**Data block**
● ● ●

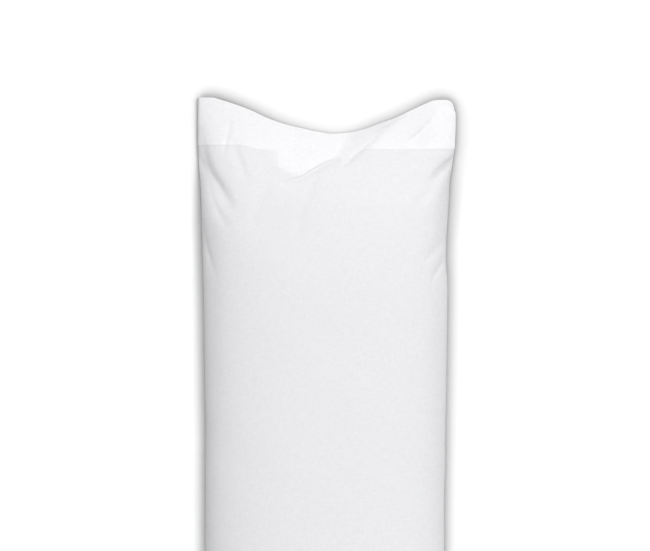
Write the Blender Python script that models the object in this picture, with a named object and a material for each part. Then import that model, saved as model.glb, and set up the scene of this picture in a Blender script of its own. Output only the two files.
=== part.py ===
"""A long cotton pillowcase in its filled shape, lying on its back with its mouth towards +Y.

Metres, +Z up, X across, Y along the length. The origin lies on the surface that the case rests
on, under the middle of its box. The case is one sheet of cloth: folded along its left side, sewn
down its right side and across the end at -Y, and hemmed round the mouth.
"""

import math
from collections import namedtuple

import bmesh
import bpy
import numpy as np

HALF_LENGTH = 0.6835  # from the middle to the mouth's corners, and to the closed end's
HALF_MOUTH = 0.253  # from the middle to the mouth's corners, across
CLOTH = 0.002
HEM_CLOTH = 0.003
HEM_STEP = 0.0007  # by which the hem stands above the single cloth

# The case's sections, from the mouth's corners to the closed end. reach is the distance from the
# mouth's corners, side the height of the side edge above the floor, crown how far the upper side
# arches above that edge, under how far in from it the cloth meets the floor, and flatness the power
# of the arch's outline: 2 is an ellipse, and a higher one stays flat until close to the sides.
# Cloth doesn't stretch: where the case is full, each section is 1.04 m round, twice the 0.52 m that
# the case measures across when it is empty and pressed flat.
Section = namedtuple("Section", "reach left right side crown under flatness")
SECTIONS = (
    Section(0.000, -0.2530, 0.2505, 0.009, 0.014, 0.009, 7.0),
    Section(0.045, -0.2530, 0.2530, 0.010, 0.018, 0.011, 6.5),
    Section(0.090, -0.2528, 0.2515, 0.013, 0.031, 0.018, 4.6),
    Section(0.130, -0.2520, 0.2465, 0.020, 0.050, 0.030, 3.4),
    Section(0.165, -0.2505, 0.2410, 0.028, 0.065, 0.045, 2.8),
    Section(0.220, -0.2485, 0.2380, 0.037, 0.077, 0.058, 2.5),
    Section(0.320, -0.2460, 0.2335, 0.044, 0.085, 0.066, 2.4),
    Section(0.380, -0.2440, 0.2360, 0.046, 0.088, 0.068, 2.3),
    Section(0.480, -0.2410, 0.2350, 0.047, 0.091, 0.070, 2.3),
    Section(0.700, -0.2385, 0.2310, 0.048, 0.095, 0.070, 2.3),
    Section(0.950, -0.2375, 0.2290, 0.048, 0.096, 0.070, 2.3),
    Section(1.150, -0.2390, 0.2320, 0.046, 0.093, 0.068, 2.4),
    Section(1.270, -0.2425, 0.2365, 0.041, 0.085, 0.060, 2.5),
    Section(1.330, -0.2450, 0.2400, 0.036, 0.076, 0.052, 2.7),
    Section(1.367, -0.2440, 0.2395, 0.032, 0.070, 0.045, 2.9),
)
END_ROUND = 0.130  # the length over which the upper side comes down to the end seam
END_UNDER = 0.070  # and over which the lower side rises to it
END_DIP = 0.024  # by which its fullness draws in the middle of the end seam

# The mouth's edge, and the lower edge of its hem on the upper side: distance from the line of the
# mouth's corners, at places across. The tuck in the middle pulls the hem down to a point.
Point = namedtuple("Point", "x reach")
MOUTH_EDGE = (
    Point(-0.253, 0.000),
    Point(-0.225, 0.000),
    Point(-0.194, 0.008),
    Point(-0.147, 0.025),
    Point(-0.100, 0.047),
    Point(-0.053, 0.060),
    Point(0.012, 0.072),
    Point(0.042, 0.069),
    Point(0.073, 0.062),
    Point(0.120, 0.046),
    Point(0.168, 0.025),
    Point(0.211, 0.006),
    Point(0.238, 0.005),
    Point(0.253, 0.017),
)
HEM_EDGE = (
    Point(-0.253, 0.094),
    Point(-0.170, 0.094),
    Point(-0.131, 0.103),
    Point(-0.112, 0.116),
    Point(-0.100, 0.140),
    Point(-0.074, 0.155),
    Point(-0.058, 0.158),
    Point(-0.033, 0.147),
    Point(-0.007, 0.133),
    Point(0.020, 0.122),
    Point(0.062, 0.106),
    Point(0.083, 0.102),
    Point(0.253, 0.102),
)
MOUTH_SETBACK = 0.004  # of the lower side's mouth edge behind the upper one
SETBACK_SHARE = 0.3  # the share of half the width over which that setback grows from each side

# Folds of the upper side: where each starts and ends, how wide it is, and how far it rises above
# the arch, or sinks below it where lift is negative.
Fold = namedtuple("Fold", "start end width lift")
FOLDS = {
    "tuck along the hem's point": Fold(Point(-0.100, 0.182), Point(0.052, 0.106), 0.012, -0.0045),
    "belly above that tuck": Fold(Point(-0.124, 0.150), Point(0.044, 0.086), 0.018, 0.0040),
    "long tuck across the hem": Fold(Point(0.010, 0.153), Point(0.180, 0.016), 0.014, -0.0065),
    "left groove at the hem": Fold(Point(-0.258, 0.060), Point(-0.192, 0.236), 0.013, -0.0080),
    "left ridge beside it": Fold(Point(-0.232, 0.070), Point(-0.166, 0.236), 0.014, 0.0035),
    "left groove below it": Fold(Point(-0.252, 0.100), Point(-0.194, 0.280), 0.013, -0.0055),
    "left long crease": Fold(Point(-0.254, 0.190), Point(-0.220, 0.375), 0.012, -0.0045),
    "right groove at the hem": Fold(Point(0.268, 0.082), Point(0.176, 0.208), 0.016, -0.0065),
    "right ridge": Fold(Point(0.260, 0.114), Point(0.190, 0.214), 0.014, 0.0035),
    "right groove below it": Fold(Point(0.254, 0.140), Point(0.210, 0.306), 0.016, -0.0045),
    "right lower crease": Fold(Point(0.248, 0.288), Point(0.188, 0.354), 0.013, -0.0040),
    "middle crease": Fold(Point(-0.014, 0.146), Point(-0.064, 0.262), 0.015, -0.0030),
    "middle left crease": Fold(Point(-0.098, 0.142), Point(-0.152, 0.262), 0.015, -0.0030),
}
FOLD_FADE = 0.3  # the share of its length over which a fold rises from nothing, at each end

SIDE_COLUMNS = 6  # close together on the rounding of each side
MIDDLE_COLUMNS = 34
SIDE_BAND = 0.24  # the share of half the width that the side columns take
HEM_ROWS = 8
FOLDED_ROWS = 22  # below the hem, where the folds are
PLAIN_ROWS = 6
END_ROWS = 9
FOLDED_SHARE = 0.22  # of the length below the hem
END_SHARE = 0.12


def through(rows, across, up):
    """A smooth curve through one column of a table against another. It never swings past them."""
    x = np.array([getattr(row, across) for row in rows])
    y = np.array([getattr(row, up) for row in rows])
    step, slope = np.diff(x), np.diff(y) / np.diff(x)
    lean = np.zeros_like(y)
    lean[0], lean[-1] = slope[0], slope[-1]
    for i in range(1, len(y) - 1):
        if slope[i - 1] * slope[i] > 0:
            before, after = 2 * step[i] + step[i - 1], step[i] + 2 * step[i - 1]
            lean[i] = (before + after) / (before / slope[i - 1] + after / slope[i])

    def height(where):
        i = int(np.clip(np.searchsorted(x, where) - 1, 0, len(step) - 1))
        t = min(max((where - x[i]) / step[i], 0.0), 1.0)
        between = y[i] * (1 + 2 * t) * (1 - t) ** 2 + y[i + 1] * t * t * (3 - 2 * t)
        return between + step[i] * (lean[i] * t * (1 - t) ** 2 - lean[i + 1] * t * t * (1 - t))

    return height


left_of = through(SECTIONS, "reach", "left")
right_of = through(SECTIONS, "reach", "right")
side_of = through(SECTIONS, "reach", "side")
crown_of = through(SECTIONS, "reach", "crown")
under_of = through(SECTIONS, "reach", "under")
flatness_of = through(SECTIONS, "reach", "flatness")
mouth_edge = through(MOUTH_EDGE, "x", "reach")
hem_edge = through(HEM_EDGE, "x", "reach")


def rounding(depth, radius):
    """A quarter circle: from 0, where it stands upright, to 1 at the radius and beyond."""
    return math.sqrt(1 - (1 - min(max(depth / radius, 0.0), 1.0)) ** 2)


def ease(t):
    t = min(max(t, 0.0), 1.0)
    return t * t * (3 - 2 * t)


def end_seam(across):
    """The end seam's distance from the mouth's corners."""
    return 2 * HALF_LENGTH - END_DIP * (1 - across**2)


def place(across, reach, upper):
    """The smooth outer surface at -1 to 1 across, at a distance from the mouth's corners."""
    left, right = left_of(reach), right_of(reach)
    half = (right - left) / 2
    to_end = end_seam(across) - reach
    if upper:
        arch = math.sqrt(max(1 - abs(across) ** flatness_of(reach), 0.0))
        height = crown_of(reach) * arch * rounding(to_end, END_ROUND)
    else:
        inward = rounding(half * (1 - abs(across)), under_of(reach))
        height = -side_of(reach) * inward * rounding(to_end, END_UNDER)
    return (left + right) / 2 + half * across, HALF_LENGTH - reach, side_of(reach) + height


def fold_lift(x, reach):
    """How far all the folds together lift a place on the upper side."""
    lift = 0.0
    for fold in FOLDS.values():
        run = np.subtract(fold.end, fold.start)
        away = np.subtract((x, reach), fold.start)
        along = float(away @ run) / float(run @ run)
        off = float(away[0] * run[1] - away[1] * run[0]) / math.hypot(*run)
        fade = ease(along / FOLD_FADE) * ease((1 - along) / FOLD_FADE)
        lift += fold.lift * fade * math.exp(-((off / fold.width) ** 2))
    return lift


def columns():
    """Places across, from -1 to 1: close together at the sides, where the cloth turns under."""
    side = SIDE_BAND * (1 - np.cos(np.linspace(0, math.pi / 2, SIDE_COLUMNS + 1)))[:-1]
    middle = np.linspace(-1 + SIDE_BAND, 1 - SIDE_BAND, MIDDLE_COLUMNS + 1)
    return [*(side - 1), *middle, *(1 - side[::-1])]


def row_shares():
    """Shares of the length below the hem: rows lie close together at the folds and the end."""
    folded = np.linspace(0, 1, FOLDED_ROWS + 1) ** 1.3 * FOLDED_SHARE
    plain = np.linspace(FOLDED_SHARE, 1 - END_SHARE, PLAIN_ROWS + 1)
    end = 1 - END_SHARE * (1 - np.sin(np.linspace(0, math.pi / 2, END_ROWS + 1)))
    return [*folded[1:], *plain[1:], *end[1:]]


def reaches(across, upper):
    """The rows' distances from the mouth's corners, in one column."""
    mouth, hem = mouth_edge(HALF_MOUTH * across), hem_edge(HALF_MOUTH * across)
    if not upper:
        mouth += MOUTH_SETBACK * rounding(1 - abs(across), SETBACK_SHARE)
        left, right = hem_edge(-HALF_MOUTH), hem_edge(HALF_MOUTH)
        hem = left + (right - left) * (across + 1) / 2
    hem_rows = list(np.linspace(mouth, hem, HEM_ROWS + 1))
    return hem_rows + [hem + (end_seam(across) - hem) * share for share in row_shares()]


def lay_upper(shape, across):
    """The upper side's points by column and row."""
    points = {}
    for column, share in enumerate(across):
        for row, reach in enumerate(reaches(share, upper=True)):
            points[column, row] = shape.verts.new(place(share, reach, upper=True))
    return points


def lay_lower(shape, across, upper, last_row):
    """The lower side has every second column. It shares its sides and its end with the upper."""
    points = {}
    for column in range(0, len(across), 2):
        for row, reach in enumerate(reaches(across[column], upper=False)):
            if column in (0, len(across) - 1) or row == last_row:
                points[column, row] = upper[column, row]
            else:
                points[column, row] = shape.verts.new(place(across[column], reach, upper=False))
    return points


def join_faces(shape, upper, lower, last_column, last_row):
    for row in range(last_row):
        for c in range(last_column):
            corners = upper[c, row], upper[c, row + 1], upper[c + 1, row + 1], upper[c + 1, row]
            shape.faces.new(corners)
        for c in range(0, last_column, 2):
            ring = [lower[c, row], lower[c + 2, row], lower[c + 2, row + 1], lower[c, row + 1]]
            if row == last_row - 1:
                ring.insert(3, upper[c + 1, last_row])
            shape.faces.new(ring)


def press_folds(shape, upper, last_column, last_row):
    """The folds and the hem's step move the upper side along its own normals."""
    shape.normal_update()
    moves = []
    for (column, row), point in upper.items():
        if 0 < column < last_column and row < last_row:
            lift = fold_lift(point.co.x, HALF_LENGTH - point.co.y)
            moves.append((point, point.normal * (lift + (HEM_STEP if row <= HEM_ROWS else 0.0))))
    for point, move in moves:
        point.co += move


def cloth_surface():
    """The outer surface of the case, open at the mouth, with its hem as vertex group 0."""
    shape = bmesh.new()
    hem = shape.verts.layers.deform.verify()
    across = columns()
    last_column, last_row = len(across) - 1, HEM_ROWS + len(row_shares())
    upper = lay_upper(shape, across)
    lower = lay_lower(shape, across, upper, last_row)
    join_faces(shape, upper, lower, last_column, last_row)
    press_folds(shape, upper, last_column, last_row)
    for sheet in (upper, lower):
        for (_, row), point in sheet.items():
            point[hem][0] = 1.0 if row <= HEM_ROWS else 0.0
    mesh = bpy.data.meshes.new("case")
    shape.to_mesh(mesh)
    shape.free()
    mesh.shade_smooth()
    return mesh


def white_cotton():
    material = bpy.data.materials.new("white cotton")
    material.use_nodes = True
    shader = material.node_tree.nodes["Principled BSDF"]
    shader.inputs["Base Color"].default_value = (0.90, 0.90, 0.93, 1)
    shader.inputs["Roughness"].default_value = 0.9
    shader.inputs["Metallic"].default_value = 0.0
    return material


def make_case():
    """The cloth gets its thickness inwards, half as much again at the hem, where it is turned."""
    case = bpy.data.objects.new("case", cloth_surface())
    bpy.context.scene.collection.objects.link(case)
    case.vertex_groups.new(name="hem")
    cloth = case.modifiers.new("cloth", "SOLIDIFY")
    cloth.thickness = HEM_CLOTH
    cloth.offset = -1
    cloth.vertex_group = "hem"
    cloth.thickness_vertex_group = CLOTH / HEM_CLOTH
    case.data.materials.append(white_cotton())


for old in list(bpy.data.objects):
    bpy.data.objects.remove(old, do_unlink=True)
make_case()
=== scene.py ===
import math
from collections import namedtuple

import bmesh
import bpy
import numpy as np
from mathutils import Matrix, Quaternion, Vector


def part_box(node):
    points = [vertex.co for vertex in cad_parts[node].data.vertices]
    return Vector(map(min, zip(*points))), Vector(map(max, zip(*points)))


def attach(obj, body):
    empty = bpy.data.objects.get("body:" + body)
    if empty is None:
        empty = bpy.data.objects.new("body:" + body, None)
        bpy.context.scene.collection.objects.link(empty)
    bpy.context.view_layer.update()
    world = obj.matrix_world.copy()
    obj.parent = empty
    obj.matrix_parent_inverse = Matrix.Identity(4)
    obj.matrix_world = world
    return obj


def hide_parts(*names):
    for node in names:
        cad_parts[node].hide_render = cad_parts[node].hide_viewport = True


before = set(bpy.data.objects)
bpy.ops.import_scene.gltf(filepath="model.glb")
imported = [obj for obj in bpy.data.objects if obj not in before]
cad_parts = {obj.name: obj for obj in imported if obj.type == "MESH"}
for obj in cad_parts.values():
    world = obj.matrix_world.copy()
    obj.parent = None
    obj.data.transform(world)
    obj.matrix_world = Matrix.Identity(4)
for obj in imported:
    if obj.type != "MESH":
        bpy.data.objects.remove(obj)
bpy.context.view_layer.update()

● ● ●

Repeat the span of lines that opens with the line holding "cloth.offset = -1" and closes with the line holding "obj.matrix_world = world", exactly as it stands.

    cloth.offset = -1
    cloth.vertex_group = "hem"
    cloth.thickness_vertex_group = CLOTH / HEM_CLOTH
    case.data.materials.append(white_cotton())


for old in list(bpy.data.objects):
    bpy.data.objects.remove(old, do_unlink=True)
make_case()
=== scene.py ===
import math
from collections import namedtuple

import bmesh
import bpy
import numpy as np
from mathutils import Matrix, Quaternion, Vector


def part_box(node):
    points = [vertex.co for vertex in cad_parts[node].data.vertices]
    return Vector(map(min, zip(*points))), Vector(map(max, zip(*points)))


def attach(obj, body):
    empty = bpy.data.objects.get("body:" + body)
    if empty is None:
        empty = bpy.data.objects.new("body:" + body, None)
        bpy.context.scene.collection.objects.link(empty)
    bpy.context.view_layer.update()
    world = obj.matrix_world.copy()
    obj.parent = empty
    obj.matrix_parent_inverse = Matrix.Identity(4)
    obj.matrix_world = world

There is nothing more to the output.